First of all I'm new to Python. what I'm trying to do is to lemmatize my data from a CSV. Used pandas to read the csv. But while running this I am getting an error on the line lemmatized.append(temp). It's saying NameError: name 'temp' is not defined I can't figure out what is causing this error. I am using python 2.7. I will be grateful if anyone of you python expert could help me out with this simple problem and thus help me in learning.
data = pd.read_csv('TrainingSETNEGATIVE.csv')

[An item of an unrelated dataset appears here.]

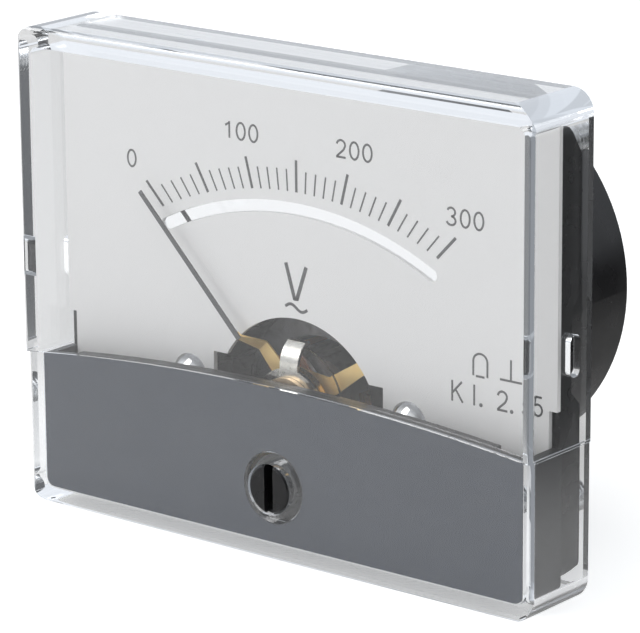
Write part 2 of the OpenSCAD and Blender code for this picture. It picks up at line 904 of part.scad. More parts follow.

list = data['text'].values
def get_pos_tag(tag):
if tag.startswith('V'):
return 'v'
elif tag.startswith('N'):
return 'n'
elif tag.startswith('J'):
return 'a'
elif tag.startswith('R'):
return 'r'
else:
return 'n'
lemmatizer = WordNetLemmatizer()
with open('new_file.csv', 'w+', newline='') as myfile:
wr = csv.writer(myfile, quoting=csv.QUOTE_ALL)
for doc in list:
tok_doc = nltk.word_tokenize(doc)
pos_tag_doc = nltk.pos_tag(tok_doc)
lemmatized = []
for i in range(len(tok_doc)):
tag = get_pos_tag(pos_tag_doc[i][1])
if tag == 'r':
if tok_doc[i].endswith('ly'):
temp = tok_doc[i].replace("ly", "")
else:
temp = lemmatizer.lemmatize(tok_doc[i], pos=tag)
lemmatized.append(temp)
lemmatized = " ".join(lemmatized)
wr.writerow([lemmatized])
print(lemmatized)
The Exception says it all: "name 'temp' is not defined". So the variable temp
is not defined before it is used.
The problem with your code is here:
if tag == 'r':
if tok_doc[i].endswith('ly'):
temp = tok_doc[i].replace("ly", "")
# else: temp = None
else:
temp = lemmatizer.lemmatize(tok_doc[i], pos=tag)
lemmatized.append(temp)
If tag == 'r'
is True and tok_doc[i].endswith('ly')
is not True
then temp
never gets defined.
Consider adding an else
clause like the one I inserted and commented out.